Each line from the one containing "base_shell();" through the one containing "for node in" must be echoed exactly, endpoints included, and every other line omitted.
* * * *
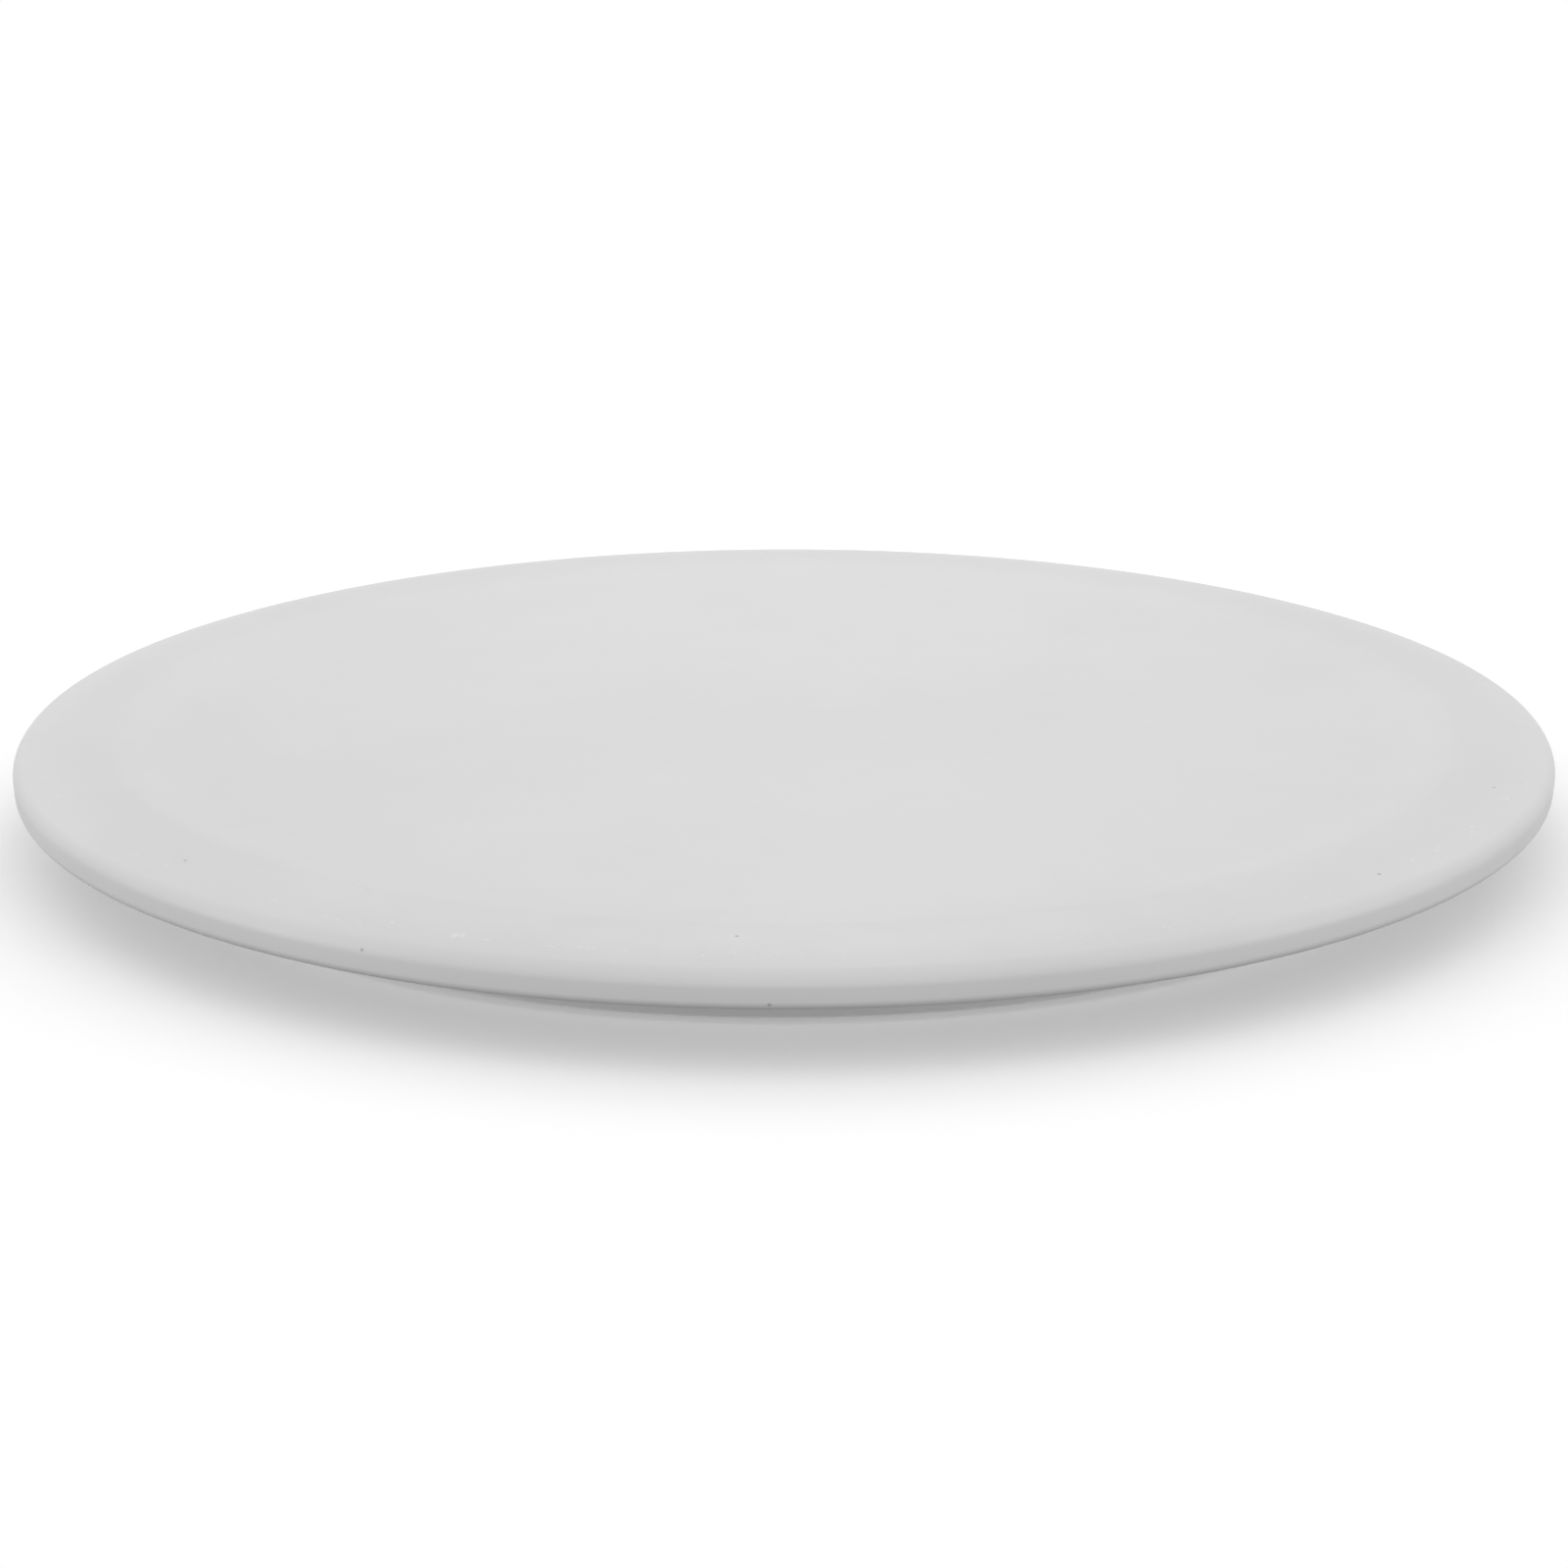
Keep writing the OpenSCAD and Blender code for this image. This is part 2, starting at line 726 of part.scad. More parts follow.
module foot_screws() {
    color("silver") spread(foot_n, foot_circle_r)
        translate([0, 0, foot_washer_z]) mirror([0, 0, 1])
            pan_screw(foot_screw_d - 2 * fit, foot_screw_l, foot_screw_head_d,
                foot_screw_head_h);
}

base_shell();
base_race();
base_race_screws();
hub_bush();
hub_cap();
foot_1();
foot_2();
foot_3();
foot_4();
foot_5();
foot_6();
foot_7();
foot_8();
foot_washers();
foot_screws();
ball_cage();
bearing_balls();
platter_shell();
platter_race();
platter_race_screws();
pivot_insert();
pivot_bolt();
thrust_washer();
disc_spring();
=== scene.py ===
"""Looks of a dining-table turntable: smooth outsides for the platter and the base, rubber
feet, bearing balls, and a finish for every part, on a pale floor under soft light."""

import math

import bmesh
import bpy
from mathutils import Matrix, Vector


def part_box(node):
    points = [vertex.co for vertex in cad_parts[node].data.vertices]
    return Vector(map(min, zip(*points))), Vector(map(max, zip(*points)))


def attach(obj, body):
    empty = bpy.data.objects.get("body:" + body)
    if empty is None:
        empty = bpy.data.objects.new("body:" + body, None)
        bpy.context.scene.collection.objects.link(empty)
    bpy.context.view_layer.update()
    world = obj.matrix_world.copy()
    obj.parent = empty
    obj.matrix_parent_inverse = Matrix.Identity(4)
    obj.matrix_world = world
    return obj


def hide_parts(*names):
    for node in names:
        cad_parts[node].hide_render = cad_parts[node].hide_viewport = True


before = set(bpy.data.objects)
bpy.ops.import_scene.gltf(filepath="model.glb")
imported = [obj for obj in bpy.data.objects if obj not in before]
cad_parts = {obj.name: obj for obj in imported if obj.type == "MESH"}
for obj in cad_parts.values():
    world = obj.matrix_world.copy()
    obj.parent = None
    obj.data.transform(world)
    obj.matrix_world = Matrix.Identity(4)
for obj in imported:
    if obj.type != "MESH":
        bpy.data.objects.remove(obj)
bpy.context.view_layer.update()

bl_info = {
    "name": "Turntable looks",
    "version": (1, 0, 0),
    "blender": (4, 5, 0),
    "location": "View3D > Sidebar > Turntable",
    "description": "Finishes a dining-table turntable and lights it",
    "category": "Object",
}

MM = 0.001
SENSOR_WIDTH = 36
PLATTER_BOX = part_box("platter_shell")
BASE_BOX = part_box("base_shell")
BALLS_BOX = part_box("bearing_balls")
FEET = [f"foot_{number}" for number in range(1, 9)]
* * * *
= TASK SOLUTION =
base_shell();
base_race();
base_race_screws();
hub_bush();
hub_cap();
foot_1();
foot_2();
foot_3();
foot_4();
foot_5();
foot_6();
foot_7();
foot_8();
foot_washers();
foot_screws();
ball_cage();
bearing_balls();
platter_shell();
platter_race();
platter_race_screws();
pivot_insert();
pivot_bolt();
thrust_washer();
disc_spring();
=== scene.py ===
"""Looks of a dining-table turntable: smooth outsides for the platter and the base, rubber
feet, bearing balls, and a finish for every part, on a pale floor under soft light."""

import math

import bmesh
import bpy
from mathutils import Matrix, Vector


def part_box(node):
    points = [vertex.co for vertex in cad_parts[node].data.vertices]
    return Vector(map(min, zip(*points))), Vector(map(max, zip(*points)))


def attach(obj, body):
    empty = bpy.data.objects.get("body:" + body)
    if empty is None:
        empty = bpy.data.objects.new("body:" + body, None)
        bpy.context.scene.collection.objects.link(empty)
    bpy.context.view_layer.update()
    world = obj.matrix_world.copy()
    obj.parent = empty
    obj.matrix_parent_inverse = Matrix.Identity(4)
    obj.matrix_world = world
    return obj


def hide_parts(*names):
    for node in names:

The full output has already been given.